Y aunque no sea seguro que lleguen a su destino, cualquier destino en el que no
estén amenazados por las pandillas, por la corrupción del gobierno, por la
voraz desigualdad social y la miserable paga: es mejor.
El Salvador es
un caos, en el que la gente se acostumbró a vivir. Nos adaptamos a ser
maltratados, ninguneados e ignorados entre nosotros mismos, por nuestro
miserable egoísmo, por los políticos que llegan al poder a resolver sus vidas,
las de sus familias, amantes y amigos. Mientras la gente en la llanura se
conforma con alimentarse de las deposiciones de los que tienen mejor “suerte”.

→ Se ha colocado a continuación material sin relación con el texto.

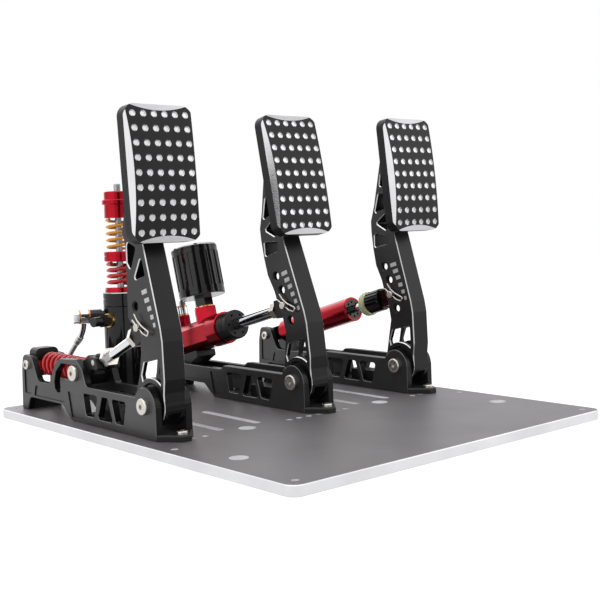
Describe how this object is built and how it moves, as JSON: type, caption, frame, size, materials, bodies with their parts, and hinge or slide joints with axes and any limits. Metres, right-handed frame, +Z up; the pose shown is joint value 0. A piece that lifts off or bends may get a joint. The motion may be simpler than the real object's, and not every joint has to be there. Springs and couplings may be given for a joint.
{
  "type": "sim racing pedal set",
  "caption": "Clutch, brake and throttle floor pedals for sim racing on a flat base plate, with sprung clutch, hydraulic brake and damped throttle.",
  "frame": {"origin": "centre of the base plate's underside", "axes": "+Z up; -Y towards the driver, so the pedals are pressed towards +Y; +X to the driver's right"},
  "size_m": [0.43, 0.52, 0.3324],
  "materials": {
    "plate_steel": "satin grey, bare silver edge",
    "wall_anodised": "dark grey anodised, brushed, sides of the modules",
    "arm_anodised": "black anodised, machined edges bare",
    "face_anodised": "black anodised, bevels and grip dimples bare",
    "black_metal": "black anodised, satin",
    "red_anodised": "red anodised, glossy",
    "steel_fasteners": "zinc plated and polished",
    "chrome_rods": "polished",
    "copper": "bare copper and brass",
    "red_spring": "gloss red coating",
    "amber_spring": "gloss amber coating",
    "spring_steel": "bare spring steel",
    "bump_rubber": "translucent yellow-green elastomer",
    "hose_braid": "braided steel over a flexible hose",
    "sensor_plastic": "moulded housing"
  },
  "bodies": {
    "frame": {"base_plate": "plate_steel", "clutch_left_wall": "wall_anodised", "clutch_right_wall": "wall_anodised", "clutch_floor": "wall_anodised", "brake_left_wall": "wall_anodised", "brake_right_wall": "wall_anodised", "brake_floor": "wall_anodised", "throttle_left_wall": "wall_anodised", "throttle_right_wall": "wall_anodised", "throttle_floor": "wall_anodised", "hinge_bolts": "steel_fasteners", "rear_bolts": "steel_fasteners", "floor_bolts": "steel_fasteners", "hinge_bearings": "steel_fasteners", "position_sensors": "sensor_plastic", "cylinder_boot": "black_metal", "master_cylinder": "red_anodised", "cylinder_bracket": "black_metal", "reservoir_fitting": "black_metal", "reservoir": "black_metal", "slave_cylinder": "black_metal", "slave_cap": "black_metal", "slave_top_cap": "red_anodised", "slave_tie_rod": "black_metal", "slave_fitting": "black_metal", "hose_banjos": "chrome_rods", "copper_washers": "copper", "brake_hose": "hose_braid", "clutch_rear_seat": "black_metal"},
    "clutch_pedal": {"clutch_arm": "arm_anodised", "clutch_face": "face_anodised", "clutch_face_bracket": "black_metal", "clutch_arm_pin": "steel_fasteners"},
    "brake_pedal": {"brake_arm": "arm_anodised", "brake_face": "face_anodised", "brake_face_bracket": "black_metal", "brake_arm_pin": "steel_fasteners"},
    "throttle_pedal": {"throttle_arm": "arm_anodised", "throttle_face": "face_anodised", "throttle_face_bracket": "black_metal", "throttle_arm_pin": "steel_fasteners"},
    "clutch_push_rod": {"clutch_fork": "black_metal", "clutch_rod": "chrome_rods"},
    "clutch_slider": {"clutch_carrier": "black_metal", "carrier_pins": "steel_fasteners", "clutch_spring": "red_spring"},
    "throttle_damper": {"damper_tube": "red_anodised", "damper_tube_cap": "black_metal", "damper_spring": "spring_steel"},
    "throttle_rod": {"throttle_fork": "black_metal", "damper_knob": "black_metal", "bump_ring": "bump_rubber", "damper_rod": "chrome_rods"},
    "brake_rod": {"brake_fork": "black_metal", "brake_push_rod": "chrome_rods", "brake_piston": "steel_fasteners"},
    "slave_shaft": {"slave_piston": "red_anodised", "slave_red_spring": "red_spring"},
    "slave_middle": {"slave_collar": "red_anodised", "slave_amber_spring": "amber_spring"}
  },
  "joints": [
    {"name": "clutch_pedal_hinge", "type": "hinge", "parent": "frame", "child": "clutch_pedal", "pos_m": [-0.174, -0.0186, 0.042], "axis": [-1, 0, 0], "range_deg": [0, 14], "stiffness_Nm_per_rad": 30, "springref_deg": -5.73},
    {"name": "brake_pedal_hinge", "type": "hinge", "parent": "frame", "child": "brake_pedal", "pos_m": [0.015, -0.0186, 0.042], "axis": [-1, 0, 0], "range_deg": [0, 8], "stiffness_Nm_per_rad": 120, "springref_deg": -2.29},
    {"name": "throttle_pedal_hinge", "type": "hinge", "parent": "frame", "child": "throttle_pedal", "pos_m": [0.1764, -0.0186, 0.042], "axis": [-1, 0, 0], "range_deg": [0, 16], "stiffness_Nm_per_rad": 20, "springref_deg": -6.88},
    {"name": "clutch_rod_swing", "type": "hinge", "parent": "clutch_pedal", "child": "clutch_push_rod", "pos_m": [-0.174, -0.00449, 0.11749], "axis": [-1, 0, 0], "range_deg": [-17.59, 0]},
    {"name": "clutch_slider_travel", "type": "slide", "parent": "frame", "child": "clutch_slider", "axis": [0, 1, 0], "range_m": [0, 0.02041], "deforming": ["clutch_spring"]},
    {"name": "damper_swing", "type": "hinge", "parent": "frame", "child": "throttle_damper", "pos_m": [0.1764, 0.222, 0.062], "axis": [-1, 0, 0], "range_deg": [0, 0.3]},
    {"name": "damper_stroke", "type": "slide", "parent": "throttle_damper", "child": "throttle_rod", "axis": [0, 0.9641, -0.2654], "range_m": [0, 0.02352], "deforming": ["damper_spring"]},
    {"name": "brake_rod_stroke", "type": "slide", "parent": "frame", "child": "brake_rod", "axis": [0, 0.9673, -0.2538], "range_m": [0, 0.01184]},
    {"name": "slave_shaft_lift", "type": "slide", "parent": "frame", "child": "slave_shaft", "axis": [0, 0, 1], "range_m": [0, 0.0091], "deforming": ["slave_red_spring"]},
    {"name": "slave_collar_lift", "type": "slide", "parent": "frame", "child": "slave_middle", "axis": [0, 0, 1], "range_m": [0, 0.0046], "deforming": ["slave_amber_spring"]}
  ],
  "couplings": [
    {"joint": "clutch_rod_swing", "follows": "clutch_pedal_hinge", "ratio": -1.2419},
    {"joint": "clutch_slider_travel", "follows": "clutch_pedal_hinge", "m_per_rad": 0.08272},
    {"joint": "damper_swing", "follows": "throttle_pedal_hinge", "ratio": 0.01},
    {"joint": "damper_stroke", "follows": "throttle_pedal_hinge", "m_per_rad": 0.083867},
    {"joint": "brake_rod_stroke", "follows": "brake_pedal_hinge", "m_per_rad": 0.084072},
    {"joint": "slave_shaft_lift", "follows": "brake_pedal_hinge", "m_per_rad": 0.064458},
    {"joint": "slave_collar_lift", "follows": "brake_pedal_hinge", "m_per_rad": 0.032229}
  ]
}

Pero los gobiernos en turno le arrojarán la culpa a la administración anterior
y así sucesivamente, sin asumir que son parte del problema, porque no buscan
soluciones reales, porque solo les importa tener su salario y exprimir lo que
puedan mientras puedan. ¡Que los demás se mueran de hambre y emigren! A los
políticos solo les importa ganar elecciones; y a los empresarios aumentar sus
ingresos.
Y en un lugar
donde prima la frase “sálvese quien pueda”, lo mejor parece ser huir de ahí.